● **DATA EXTRACT**
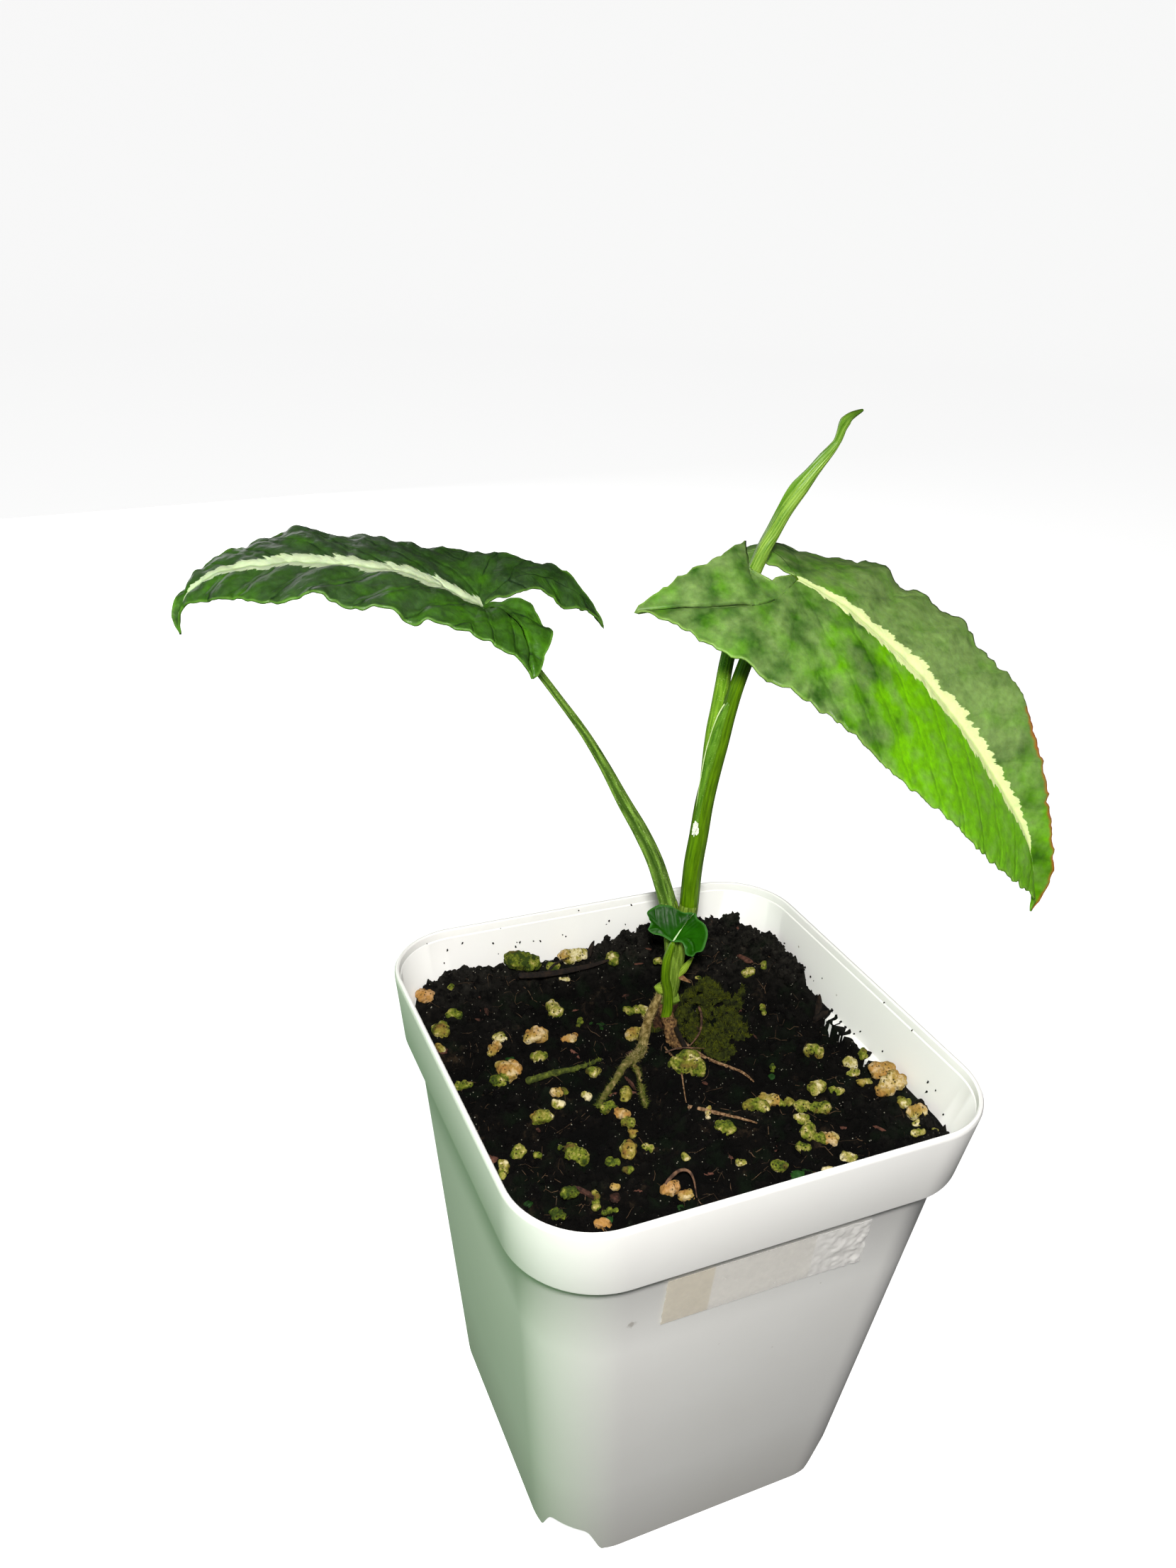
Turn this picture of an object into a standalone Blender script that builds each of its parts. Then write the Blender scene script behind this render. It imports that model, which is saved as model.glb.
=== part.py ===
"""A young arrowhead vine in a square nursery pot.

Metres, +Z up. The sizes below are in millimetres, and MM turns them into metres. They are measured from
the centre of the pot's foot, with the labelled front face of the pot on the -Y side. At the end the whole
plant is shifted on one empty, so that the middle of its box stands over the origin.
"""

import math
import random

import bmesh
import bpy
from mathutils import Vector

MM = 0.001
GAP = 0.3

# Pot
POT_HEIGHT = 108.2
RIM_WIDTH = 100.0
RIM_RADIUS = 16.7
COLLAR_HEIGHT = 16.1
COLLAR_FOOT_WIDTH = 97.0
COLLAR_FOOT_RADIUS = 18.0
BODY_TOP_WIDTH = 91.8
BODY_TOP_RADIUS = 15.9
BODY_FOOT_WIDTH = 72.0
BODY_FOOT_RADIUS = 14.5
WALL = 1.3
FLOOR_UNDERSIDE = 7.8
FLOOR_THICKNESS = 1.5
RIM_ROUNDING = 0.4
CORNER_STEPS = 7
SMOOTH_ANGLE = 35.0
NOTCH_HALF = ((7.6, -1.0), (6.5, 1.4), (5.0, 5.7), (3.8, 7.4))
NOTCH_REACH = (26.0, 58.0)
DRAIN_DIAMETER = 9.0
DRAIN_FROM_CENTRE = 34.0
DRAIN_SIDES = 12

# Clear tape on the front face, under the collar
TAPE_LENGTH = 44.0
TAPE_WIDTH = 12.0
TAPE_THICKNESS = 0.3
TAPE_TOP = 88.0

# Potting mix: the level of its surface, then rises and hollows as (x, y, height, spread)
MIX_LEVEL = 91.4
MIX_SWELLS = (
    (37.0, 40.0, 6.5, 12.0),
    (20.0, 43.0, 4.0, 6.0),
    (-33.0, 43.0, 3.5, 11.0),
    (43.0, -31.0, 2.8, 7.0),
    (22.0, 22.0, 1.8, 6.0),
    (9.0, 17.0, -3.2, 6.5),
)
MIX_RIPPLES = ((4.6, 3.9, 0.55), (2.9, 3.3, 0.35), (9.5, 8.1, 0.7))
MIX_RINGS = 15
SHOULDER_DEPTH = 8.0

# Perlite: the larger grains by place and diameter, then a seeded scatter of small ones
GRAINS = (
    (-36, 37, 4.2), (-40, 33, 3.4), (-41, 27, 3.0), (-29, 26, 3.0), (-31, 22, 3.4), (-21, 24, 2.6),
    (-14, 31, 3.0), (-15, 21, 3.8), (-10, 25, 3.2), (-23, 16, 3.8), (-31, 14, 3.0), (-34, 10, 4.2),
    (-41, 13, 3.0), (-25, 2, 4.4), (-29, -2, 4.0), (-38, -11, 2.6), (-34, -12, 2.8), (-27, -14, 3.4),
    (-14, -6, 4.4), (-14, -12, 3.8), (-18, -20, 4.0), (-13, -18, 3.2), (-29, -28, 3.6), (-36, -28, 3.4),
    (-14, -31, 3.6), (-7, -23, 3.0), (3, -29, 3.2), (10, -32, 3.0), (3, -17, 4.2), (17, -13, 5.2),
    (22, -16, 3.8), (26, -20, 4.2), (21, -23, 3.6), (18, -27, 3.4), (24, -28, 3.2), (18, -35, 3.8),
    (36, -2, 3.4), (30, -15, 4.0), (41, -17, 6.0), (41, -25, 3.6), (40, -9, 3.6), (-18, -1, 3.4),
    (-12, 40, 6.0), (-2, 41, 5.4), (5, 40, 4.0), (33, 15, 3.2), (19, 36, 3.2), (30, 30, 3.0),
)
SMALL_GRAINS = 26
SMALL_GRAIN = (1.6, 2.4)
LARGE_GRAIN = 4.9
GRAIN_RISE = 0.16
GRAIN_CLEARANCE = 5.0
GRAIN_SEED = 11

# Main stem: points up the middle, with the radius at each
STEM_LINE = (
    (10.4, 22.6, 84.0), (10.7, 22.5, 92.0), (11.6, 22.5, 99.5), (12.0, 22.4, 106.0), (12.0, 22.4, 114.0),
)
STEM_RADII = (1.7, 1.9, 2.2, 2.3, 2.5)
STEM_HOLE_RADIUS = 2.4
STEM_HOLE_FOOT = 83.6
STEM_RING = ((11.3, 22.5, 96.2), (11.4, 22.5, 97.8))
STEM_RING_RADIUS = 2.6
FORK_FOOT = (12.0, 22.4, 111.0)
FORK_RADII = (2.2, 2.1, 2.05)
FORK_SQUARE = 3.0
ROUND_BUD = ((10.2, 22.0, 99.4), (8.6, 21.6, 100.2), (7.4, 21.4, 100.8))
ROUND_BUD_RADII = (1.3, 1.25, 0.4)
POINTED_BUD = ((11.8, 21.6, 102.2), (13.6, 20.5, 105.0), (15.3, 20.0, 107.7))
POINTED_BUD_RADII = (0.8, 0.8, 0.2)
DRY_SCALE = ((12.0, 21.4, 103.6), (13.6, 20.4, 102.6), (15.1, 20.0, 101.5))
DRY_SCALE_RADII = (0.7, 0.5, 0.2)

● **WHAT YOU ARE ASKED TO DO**
Return the lines above exactly, keeping every word.

● **OUTPUT OF THE EXERCISE**
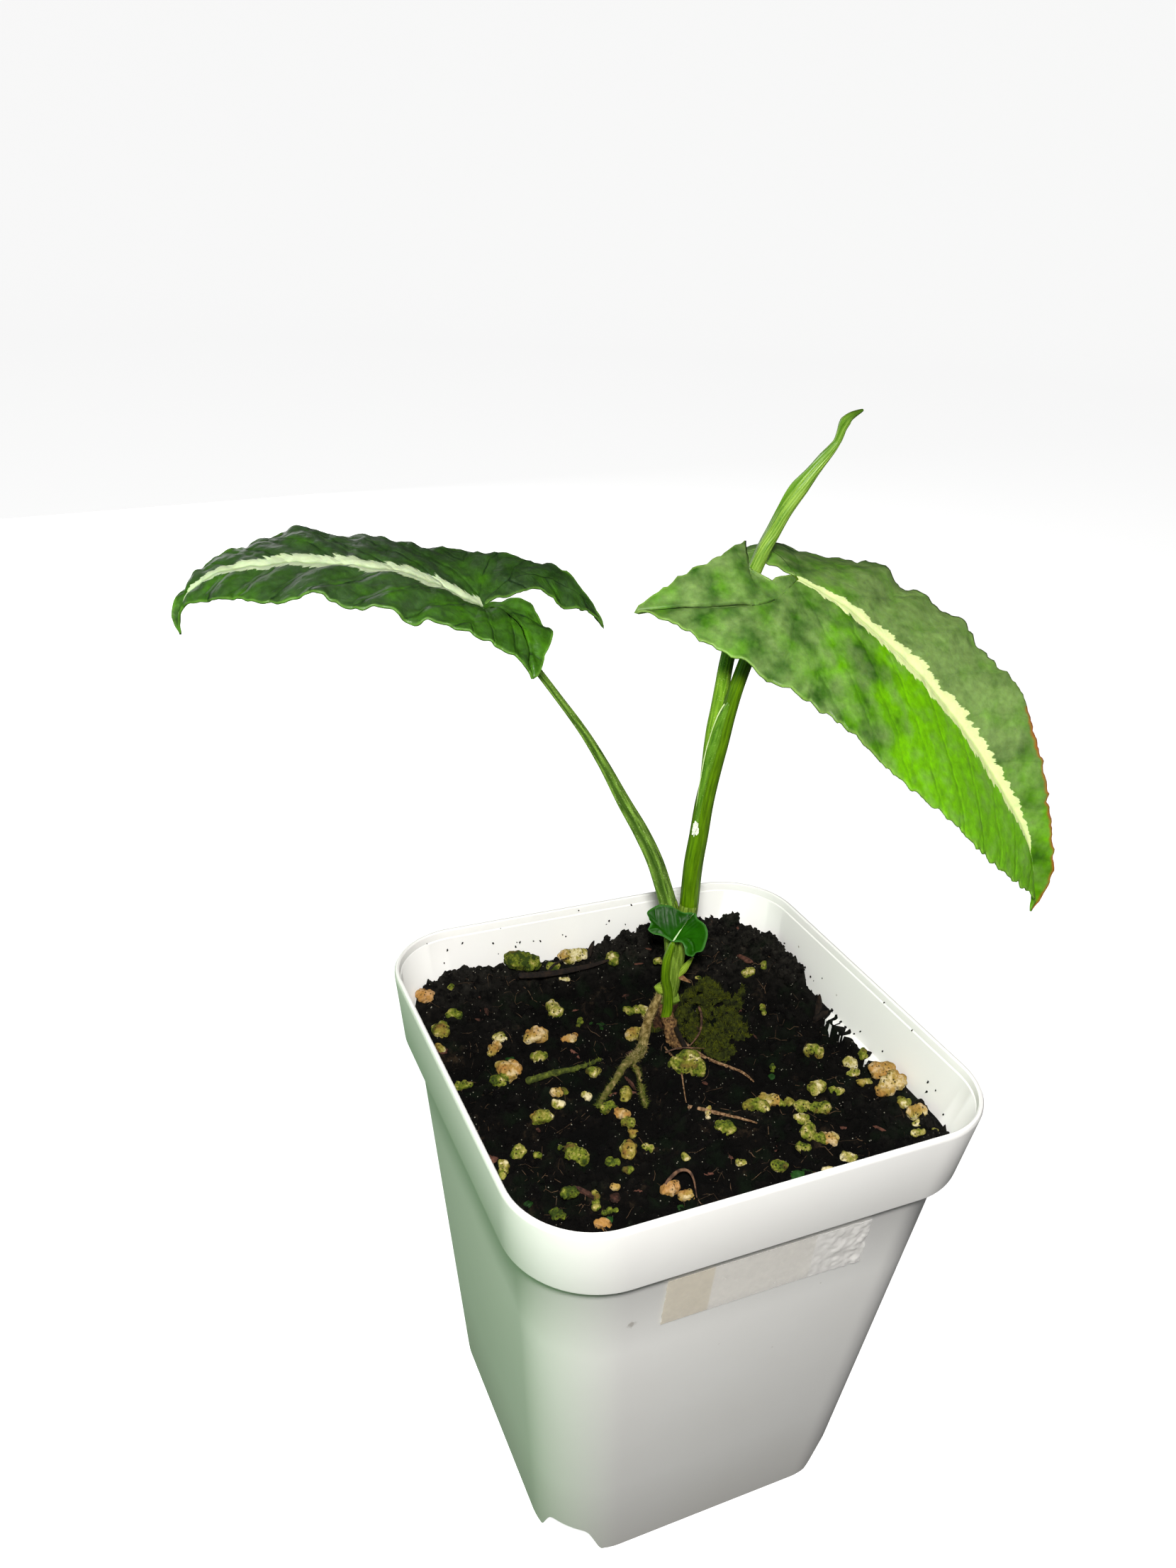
Turn this picture of an object into a standalone Blender script that builds each of its parts. Then write the Blender scene script behind this render. It imports that model, which is saved as model.glb.
=== part.py ===
"""A young arrowhead vine in a square nursery pot.

Metres, +Z up. The sizes below are in millimetres, and MM turns them into metres. They are measured from
the centre of the pot's foot, with the labelled front face of the pot on the -Y side. At the end the whole
plant is shifted on one empty, so that the middle of its box stands over the origin.
"""

import math
import random

import bmesh
import bpy
from mathutils import Vector

MM = 0.001
GAP = 0.3

# Pot
POT_HEIGHT = 108.2
RIM_WIDTH = 100.0
RIM_RADIUS = 16.7
COLLAR_HEIGHT = 16.1
COLLAR_FOOT_WIDTH = 97.0
COLLAR_FOOT_RADIUS = 18.0
BODY_TOP_WIDTH = 91.8
BODY_TOP_RADIUS = 15.9
BODY_FOOT_WIDTH = 72.0
BODY_FOOT_RADIUS = 14.5
WALL = 1.3
FLOOR_UNDERSIDE = 7.8
FLOOR_THICKNESS = 1.5
RIM_ROUNDING = 0.4
CORNER_STEPS = 7
SMOOTH_ANGLE = 35.0
NOTCH_HALF = ((7.6, -1.0), (6.5, 1.4), (5.0, 5.7), (3.8, 7.4))
NOTCH_REACH = (26.0, 58.0)
DRAIN_DIAMETER = 9.0
DRAIN_FROM_CENTRE = 34.0
DRAIN_SIDES = 12

# Clear tape on the front face, under the collar
TAPE_LENGTH = 44.0
TAPE_WIDTH = 12.0
TAPE_THICKNESS = 0.3
TAPE_TOP = 88.0

# Potting mix: the level of its surface, then rises and hollows as (x, y, height, spread)
MIX_LEVEL = 91.4
MIX_SWELLS = (
    (37.0, 40.0, 6.5, 12.0),
    (20.0, 43.0, 4.0, 6.0),
    (-33.0, 43.0, 3.5, 11.0),
    (43.0, -31.0, 2.8, 7.0),
    (22.0, 22.0, 1.8, 6.0),
    (9.0, 17.0, -3.2, 6.5),
)
MIX_RIPPLES = ((4.6, 3.9, 0.55), (2.9, 3.3, 0.35), (9.5, 8.1, 0.7))
MIX_RINGS = 15
SHOULDER_DEPTH = 8.0

# Perlite: the larger grains by place and diameter, then a seeded scatter of small ones
GRAINS = (
    (-36, 37, 4.2), (-40, 33, 3.4), (-41, 27, 3.0), (-29, 26, 3.0), (-31, 22, 3.4), (-21, 24, 2.6),
    (-14, 31, 3.0), (-15, 21, 3.8), (-10, 25, 3.2), (-23, 16, 3.8), (-31, 14, 3.0), (-34, 10, 4.2),
    (-41, 13, 3.0), (-25, 2, 4.4), (-29, -2, 4.0), (-38, -11, 2.6), (-34, -12, 2.8), (-27, -14, 3.4),
    (-14, -6, 4.4), (-14, -12, 3.8), (-18, -20, 4.0), (-13, -18, 3.2), (-29, -28, 3.6), (-36, -28, 3.4),
    (-14, -31, 3.6), (-7, -23, 3.0), (3, -29, 3.2), (10, -32, 3.0), (3, -17, 4.2), (17, -13, 5.2),
    (22, -16, 3.8), (26, -20, 4.2), (21, -23, 3.6), (18, -27, 3.4), (24, -28, 3.2), (18, -35, 3.8),
    (36, -2, 3.4), (30, -15, 4.0), (41, -17, 6.0), (41, -25, 3.6), (40, -9, 3.6), (-18, -1, 3.4),
    (-12, 40, 6.0), (-2, 41, 5.4), (5, 40, 4.0), (33, 15, 3.2), (19, 36, 3.2), (30, 30, 3.0),
)
SMALL_GRAINS = 26
SMALL_GRAIN = (1.6, 2.4)
LARGE_GRAIN = 4.9
GRAIN_RISE = 0.16
GRAIN_CLEARANCE = 5.0
GRAIN_SEED = 11

# Main stem: points up the middle, with the radius at each
STEM_LINE = (
    (10.4, 22.6, 84.0), (10.7, 22.5, 92.0), (11.6, 22.5, 99.5), (12.0, 22.4, 106.0), (12.0, 22.4, 114.0),
)
STEM_RADII = (1.7, 1.9, 2.2, 2.3, 2.5)
STEM_HOLE_RADIUS = 2.4
STEM_HOLE_FOOT = 83.6
STEM_RING = ((11.3, 22.5, 96.2), (11.4, 22.5, 97.8))
STEM_RING_RADIUS = 2.6
FORK_FOOT = (12.0, 22.4, 111.0)
FORK_RADII = (2.2, 2.1, 2.05)
FORK_SQUARE = 3.0
ROUND_BUD = ((10.2, 22.0, 99.4), (8.6, 21.6, 100.2), (7.4, 21.4, 100.8))
ROUND_BUD_RADII = (1.3, 1.25, 0.4)
POINTED_BUD = ((11.8, 21.6, 102.2), (13.6, 20.5, 105.0), (15.3, 20.0, 107.7))
POINTED_BUD_RADII = (0.8, 0.8, 0.2)
DRY_SCALE = ((12.0, 21.4, 103.6), (13.6, 20.4, 102.6), (15.1, 20.0, 101.5))
DRY_SCALE_RADII = (0.7, 0.5, 0.2)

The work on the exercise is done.